With the exception of two brief scenes that bookend the film, Sidney Lumet's 12 Angry Men takes place entirely in a jury room on a sweltering summer day. In other films, such a confined setting might become tedious, or even seem more like a play than a movie. But this is not the case with 12 Angry Men. The film is so finely crafted by the director, and the cast so impeccable that it transcends its humble setting to become a memorable and lasting entertainment.
The film begins with a quick courtroom scene, in which a bored judge addresses the jury of a murder trial before dismissing them. The case in question involves the murder of a father by his son, a juvenile delinquent who was allegedly seen and heard committing the crime. The vote must be unanimous to pass a decision either way, but it seems obvious that the defendant is guilty. But during the preliminary vote, there is one holdout - Juror No. 8 (Henry Fonda), who votes not guilty and expresses a desire to talk about the case. What follows takes place entirely within the confines of the jury room, as Fonda presents his argument for reasonable doubt. As the debate progresses, things get heated, and the jurors' prejudices and ulterior motives are revealed.
12 Angry Men marked the directorial debut of Sidney Lumet, who went on to direct such films as Murder on the Orient Express, Network, and Dog Day Afternoon. But even from this first feature, his skill is unquestionable. It is said that as the film progresses, Lumet used different lenses and shifting camera angles to contribute to an increasing feeling of claustrophobia. This technique is fascinating, but perhaps the most important thing about it is that the viewer hardly notices. Certainly, the tension of the film seems to increase as it goes on, but Lumet never lets any of his techniques upstage the actors.

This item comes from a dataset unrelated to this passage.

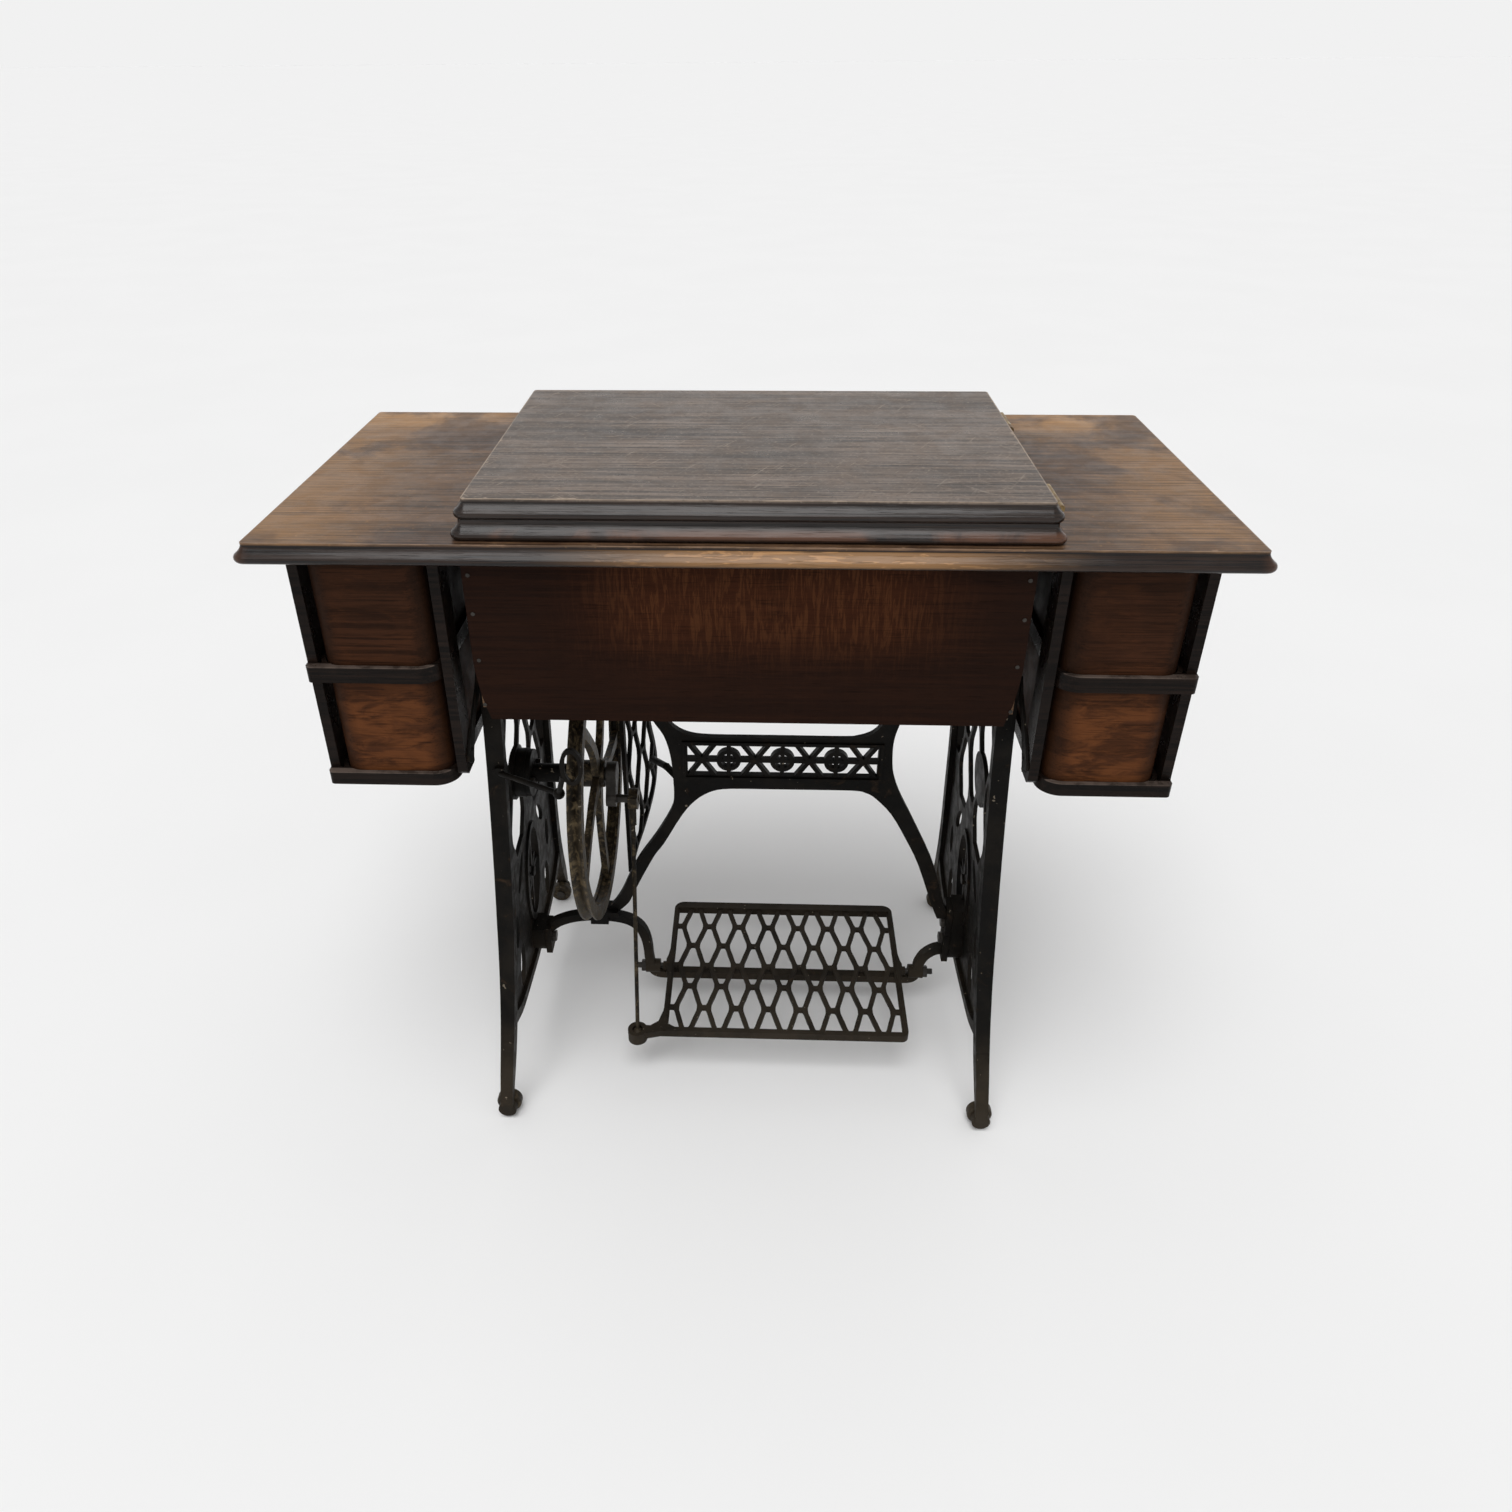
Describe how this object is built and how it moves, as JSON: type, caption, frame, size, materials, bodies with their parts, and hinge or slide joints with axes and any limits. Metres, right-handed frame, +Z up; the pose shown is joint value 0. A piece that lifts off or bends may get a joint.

And what a cast he assembled! The ensemble here is truly perfect. The standout, at least for me, is Lee J. Cobb as Juror No. 3, an extremely embittered and angry man who has had something of a family tragedy. But every actor delivers solid work. E.G. Marshall as a man of pure reason and Ed Begley as an outspoken racist are just a few examples. Each of these actors gives a distinct personality to their nameless characters, and the way that those personalities collide with the other jurors is consistently fascinating to watch. Ironically enough, Fonda's Juror No. 8, the protagonist of the film, is one of the few jurors who really seems like a stock character. He is honorable and dignified but rather uninteresting, mainly serving to set the story in motion. Still, this is hardly bothersome, and one can hardly blame the screenwriter for not providing a backstory for every single character.
12 Angry Men is the promising debut of a young director, who is now fully recognized as one of the great American filmmakers. That alone is reason enough to see it. But above all, 12 Angry Men is simply a terrific story brought to life by a brilliant cast. A true classic.